Of the lines listed below, return exactly those that run from the line containing "case_body();" through the line containing "zip(*points))), Vector(map(max, zip(*points)))", both included.

GIVEN RECORDS.
== == ==

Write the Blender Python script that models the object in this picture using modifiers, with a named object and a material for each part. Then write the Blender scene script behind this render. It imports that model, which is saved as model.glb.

== == ==

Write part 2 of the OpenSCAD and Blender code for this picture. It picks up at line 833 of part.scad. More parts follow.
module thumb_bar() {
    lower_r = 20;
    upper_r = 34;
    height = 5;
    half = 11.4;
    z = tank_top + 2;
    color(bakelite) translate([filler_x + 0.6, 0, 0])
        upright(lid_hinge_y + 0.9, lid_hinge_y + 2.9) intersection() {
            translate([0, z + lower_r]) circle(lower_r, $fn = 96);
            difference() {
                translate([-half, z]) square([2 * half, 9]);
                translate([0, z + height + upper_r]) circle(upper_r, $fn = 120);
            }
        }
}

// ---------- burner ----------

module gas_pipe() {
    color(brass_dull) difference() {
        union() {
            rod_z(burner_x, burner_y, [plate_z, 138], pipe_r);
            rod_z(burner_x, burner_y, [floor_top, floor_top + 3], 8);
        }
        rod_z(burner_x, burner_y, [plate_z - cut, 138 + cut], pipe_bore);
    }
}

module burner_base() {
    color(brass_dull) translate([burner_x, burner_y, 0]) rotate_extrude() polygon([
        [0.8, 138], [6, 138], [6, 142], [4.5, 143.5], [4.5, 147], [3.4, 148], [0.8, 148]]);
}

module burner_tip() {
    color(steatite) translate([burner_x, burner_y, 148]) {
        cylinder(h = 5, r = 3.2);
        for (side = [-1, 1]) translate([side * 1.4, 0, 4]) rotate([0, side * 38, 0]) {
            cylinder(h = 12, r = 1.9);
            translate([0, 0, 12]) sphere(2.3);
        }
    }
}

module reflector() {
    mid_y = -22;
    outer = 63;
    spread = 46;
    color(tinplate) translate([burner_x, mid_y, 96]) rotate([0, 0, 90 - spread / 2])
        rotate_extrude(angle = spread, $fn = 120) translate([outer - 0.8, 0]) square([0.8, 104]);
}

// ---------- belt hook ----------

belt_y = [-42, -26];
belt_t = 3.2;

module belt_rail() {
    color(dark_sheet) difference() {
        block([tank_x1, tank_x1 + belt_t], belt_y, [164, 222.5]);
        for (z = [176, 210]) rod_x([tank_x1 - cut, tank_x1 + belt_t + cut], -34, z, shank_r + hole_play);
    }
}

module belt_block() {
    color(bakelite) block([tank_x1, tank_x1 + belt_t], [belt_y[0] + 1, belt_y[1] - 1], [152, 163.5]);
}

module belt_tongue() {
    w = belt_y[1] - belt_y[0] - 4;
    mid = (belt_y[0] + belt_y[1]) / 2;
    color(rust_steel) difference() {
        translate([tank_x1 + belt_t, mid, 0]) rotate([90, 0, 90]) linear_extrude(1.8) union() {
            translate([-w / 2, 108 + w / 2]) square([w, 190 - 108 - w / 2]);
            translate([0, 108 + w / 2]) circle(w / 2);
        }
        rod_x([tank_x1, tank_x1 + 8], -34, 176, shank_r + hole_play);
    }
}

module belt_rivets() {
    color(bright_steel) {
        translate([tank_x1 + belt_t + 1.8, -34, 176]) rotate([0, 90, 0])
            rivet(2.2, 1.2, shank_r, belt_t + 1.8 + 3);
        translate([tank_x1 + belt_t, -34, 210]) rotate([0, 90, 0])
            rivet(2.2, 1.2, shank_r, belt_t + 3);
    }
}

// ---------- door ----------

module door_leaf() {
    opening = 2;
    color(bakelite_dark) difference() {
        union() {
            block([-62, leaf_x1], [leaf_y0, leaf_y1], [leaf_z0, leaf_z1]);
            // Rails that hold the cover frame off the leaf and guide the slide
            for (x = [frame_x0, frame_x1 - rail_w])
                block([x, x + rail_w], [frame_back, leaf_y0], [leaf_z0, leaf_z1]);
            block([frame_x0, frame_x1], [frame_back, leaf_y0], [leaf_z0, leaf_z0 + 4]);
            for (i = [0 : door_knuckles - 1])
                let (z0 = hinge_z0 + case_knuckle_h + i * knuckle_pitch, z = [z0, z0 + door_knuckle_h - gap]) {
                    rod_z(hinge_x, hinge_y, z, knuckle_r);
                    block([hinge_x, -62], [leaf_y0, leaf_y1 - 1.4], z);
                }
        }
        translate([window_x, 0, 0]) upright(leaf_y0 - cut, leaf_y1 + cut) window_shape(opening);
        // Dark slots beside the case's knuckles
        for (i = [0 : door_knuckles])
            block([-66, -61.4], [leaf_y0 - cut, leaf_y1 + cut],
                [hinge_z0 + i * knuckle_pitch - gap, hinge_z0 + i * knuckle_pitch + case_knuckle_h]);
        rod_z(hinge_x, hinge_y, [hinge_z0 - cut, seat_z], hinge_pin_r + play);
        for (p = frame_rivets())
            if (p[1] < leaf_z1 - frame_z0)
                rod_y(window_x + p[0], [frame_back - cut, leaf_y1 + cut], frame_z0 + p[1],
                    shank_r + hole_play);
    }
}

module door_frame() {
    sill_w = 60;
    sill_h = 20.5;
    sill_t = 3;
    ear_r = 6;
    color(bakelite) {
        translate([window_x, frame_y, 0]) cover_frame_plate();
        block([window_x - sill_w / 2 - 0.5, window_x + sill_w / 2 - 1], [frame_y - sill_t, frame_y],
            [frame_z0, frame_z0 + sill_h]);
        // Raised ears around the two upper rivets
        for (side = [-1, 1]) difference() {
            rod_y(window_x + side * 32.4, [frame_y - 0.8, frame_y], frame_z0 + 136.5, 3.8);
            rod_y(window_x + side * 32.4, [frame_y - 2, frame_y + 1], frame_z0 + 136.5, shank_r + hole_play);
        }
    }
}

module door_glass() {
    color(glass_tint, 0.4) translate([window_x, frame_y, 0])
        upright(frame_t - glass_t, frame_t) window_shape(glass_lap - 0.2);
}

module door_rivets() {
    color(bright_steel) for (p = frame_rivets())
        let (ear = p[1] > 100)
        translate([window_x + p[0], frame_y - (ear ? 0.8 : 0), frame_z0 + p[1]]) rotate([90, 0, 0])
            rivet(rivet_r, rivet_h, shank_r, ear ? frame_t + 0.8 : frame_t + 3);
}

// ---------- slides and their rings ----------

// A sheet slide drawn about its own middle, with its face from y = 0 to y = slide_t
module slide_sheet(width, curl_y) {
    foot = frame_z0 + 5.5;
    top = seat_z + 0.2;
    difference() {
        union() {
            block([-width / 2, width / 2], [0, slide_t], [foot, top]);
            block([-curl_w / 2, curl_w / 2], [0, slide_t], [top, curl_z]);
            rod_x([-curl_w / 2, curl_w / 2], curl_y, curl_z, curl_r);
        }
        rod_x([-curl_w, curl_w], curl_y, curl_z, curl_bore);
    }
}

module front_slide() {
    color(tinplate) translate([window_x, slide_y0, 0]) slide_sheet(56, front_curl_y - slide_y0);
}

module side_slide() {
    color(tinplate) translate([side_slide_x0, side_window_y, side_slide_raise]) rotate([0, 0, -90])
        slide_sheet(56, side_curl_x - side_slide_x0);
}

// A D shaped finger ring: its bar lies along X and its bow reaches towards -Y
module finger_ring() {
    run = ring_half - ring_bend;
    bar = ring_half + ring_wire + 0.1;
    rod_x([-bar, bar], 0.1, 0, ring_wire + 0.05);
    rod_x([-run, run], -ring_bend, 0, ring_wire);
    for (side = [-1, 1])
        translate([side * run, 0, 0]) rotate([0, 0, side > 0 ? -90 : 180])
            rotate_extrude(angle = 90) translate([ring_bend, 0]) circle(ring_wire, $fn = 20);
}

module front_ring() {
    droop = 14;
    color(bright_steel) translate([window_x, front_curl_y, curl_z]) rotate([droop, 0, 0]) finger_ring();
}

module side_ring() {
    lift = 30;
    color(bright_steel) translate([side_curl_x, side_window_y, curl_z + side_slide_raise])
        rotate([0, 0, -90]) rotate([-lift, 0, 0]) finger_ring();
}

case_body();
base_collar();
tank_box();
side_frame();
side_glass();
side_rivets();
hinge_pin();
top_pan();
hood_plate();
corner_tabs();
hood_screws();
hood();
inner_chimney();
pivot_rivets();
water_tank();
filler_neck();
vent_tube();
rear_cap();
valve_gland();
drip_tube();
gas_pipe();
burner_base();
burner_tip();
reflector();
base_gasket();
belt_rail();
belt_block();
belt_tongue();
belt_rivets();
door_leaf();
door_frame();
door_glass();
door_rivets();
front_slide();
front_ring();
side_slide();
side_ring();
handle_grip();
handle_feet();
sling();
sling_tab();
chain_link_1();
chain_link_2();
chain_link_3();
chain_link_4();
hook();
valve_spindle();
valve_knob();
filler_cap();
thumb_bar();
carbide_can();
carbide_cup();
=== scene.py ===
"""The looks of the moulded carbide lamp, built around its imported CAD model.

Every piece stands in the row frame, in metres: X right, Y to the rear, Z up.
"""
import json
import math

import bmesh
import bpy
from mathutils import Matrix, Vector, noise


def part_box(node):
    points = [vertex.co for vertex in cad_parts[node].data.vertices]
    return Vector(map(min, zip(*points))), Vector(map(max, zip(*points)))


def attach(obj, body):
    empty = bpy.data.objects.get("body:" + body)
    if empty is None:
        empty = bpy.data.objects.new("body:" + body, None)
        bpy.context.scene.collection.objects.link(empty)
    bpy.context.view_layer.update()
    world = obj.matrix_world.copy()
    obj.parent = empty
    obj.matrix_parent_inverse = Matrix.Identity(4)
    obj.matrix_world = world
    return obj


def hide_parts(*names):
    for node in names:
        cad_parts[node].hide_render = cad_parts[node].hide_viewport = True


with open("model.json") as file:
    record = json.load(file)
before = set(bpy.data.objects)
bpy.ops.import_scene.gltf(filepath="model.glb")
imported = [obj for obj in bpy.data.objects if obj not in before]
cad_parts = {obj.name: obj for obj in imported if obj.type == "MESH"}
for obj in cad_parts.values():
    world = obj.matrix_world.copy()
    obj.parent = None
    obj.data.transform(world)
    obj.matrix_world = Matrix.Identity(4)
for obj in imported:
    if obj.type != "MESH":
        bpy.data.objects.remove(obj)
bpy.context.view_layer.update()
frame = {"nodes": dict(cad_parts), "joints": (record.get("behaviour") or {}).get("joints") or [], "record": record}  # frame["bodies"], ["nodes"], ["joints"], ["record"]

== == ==

IN RESPONSE.
case_body();
base_collar();
tank_box();
side_frame();
side_glass();
side_rivets();
hinge_pin();
top_pan();
hood_plate();
corner_tabs();
hood_screws();
hood();
inner_chimney();
pivot_rivets();
water_tank();
filler_neck();
vent_tube();
rear_cap();
valve_gland();
drip_tube();
gas_pipe();
burner_base();
burner_tip();
reflector();
base_gasket();
belt_rail();
belt_block();
belt_tongue();
belt_rivets();
door_leaf();
door_frame();
door_glass();
door_rivets();
front_slide();
front_ring();
side_slide();
side_ring();
handle_grip();
handle_feet();
sling();
sling_tab();
chain_link_1();
chain_link_2();
chain_link_3();
chain_link_4();
hook();
valve_spindle();
valve_knob();
filler_cap();
thumb_bar();
carbide_can();
carbide_cup();
=== scene.py ===
"""The looks of the moulded carbide lamp, built around its imported CAD model.

Every piece stands in the row frame, in metres: X right, Y to the rear, Z up.
"""
import json
import math

import bmesh
import bpy
from mathutils import Matrix, Vector, noise


def part_box(node):
    points = [vertex.co for vertex in cad_parts[node].data.vertices]
    return Vector(map(min, zip(*points))), Vector(map(max, zip(*points)))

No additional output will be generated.